In this menu, you’ll find every single type of block you can add to your Notion page. You’ll also find commands for mentioning people, adding emojis, and embedding work from other tools — like Google Drive or GitHub.

Say you wanted to write a blog post in a Notion page. You’d just need to add blocks for your headers and your text, much like you would in a platform like WordPress.

With blocks, you can create anything from a simple to-do list to a detailed dashboard.
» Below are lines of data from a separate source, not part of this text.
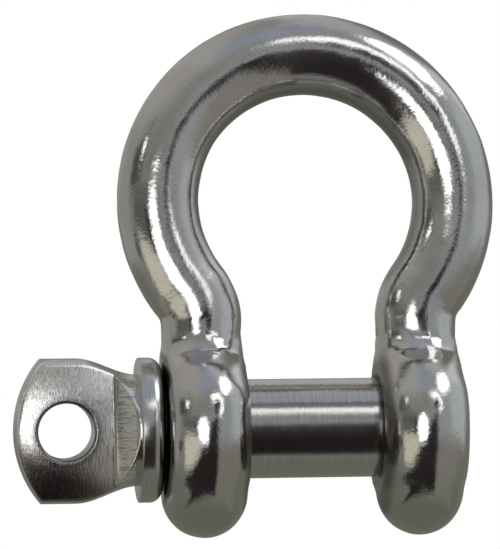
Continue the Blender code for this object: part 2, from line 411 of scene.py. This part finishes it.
def thread_rod(name, start_x, stop_x, fatter=0.0):
    """A threaded rod. Its turns are counted from THREAD_FROM, so that two rods line up."""
    first = THREAD_FROM - 3 * PITCH
    tooth = (
        (0, THREAD_CREST),
        (CREST_FLAT / 2, THREAD_CREST),
        ((PITCH - ROOT_FLAT) / 2, THREAD_ROOT),
        ((PITCH + ROOT_FLAT) / 2, THREAD_ROOT),
        (PITCH - CREST_FLAT / 2, THREAD_CREST),
        (PITCH, THREAD_CREST),
    )
    rod = draw(name, [(first + x, 0, r + fatter) for x, r in tooth])
    bpy.ops.object.mode_set(mode="OBJECT")
    turns = math.ceil((stop_x - first) / PITCH) + 2
    apply_modifier(
        rod, "SCREW", axis="X", angle=2 * math.pi, screw_offset=PITCH, iterations=turns,
        steps=64, render_steps=64, use_merge_vertices=True, merge_threshold=1e-6,
    )
    edit(rod)
    for x, keep in ((start_x, -1), (stop_x, 1)):
        bpy.ops.mesh.select_all(action="SELECT")
        bpy.ops.mesh.bisect(plane_co=(x, 0, 0), plane_no=(keep, 0, 0), use_fill=True, clear_outer=True)
    bpy.ops.object.mode_set(mode="OBJECT")
    tidy_shell(rod)
    return rod


# %% [markdown]
# Two tools now pass through the ears. The drill is turned, with a small chamfer wherever it meets a face.
# In the plain ear it leaves a running fit round the shank. In the tapped ear it opens only the first turn,
# and the tap does the rest.

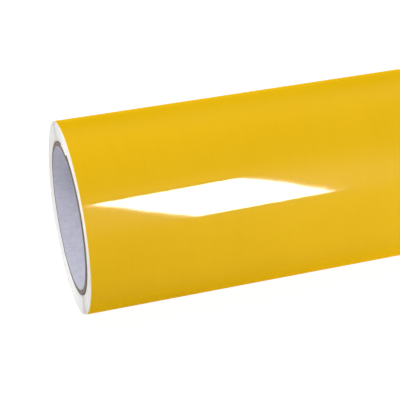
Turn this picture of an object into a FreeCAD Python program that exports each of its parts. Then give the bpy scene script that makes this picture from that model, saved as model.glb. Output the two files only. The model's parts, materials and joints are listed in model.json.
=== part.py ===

How to use Notion templates

Notion has a huge gallery of pre-built pages you can use. Every team can find something that fits their use case here. There are templates for HR departments, remote workers, engineers, students, and more. And because all of them are hosted in Notion, applying one of these templates can be done in just a few steps. Start by creating a page.

Click on Templates.

You can click on the dropdowns to the right of this screen to find the template you need, or you can click on Browse more templates at the bottom. Let’s do that.

Let’s say I was a product manager who needed to build a quick roadmap in Notion. I’d just need to scroll down to the For Product Managers section and click on the Roadmap template.

From there, I click on the Roadmap link within the pop-up then click on Duplicate in the top-right.

And just like that, I’ve got a roadmap. I can go in and add cards for each objective, customize the ones that already exist, add different views, and everything else I can do with a Notion page. All it took was a few clicks.

Don’t dismiss this Notion

Notion is one of the most flexible work management tools out there. It can replace your whole tool stack or supplement it in powerful ways. Once you get the hang of Notion’s blocks — and get familiar with its templates — you’ll find no shortage of ways you can use this platform.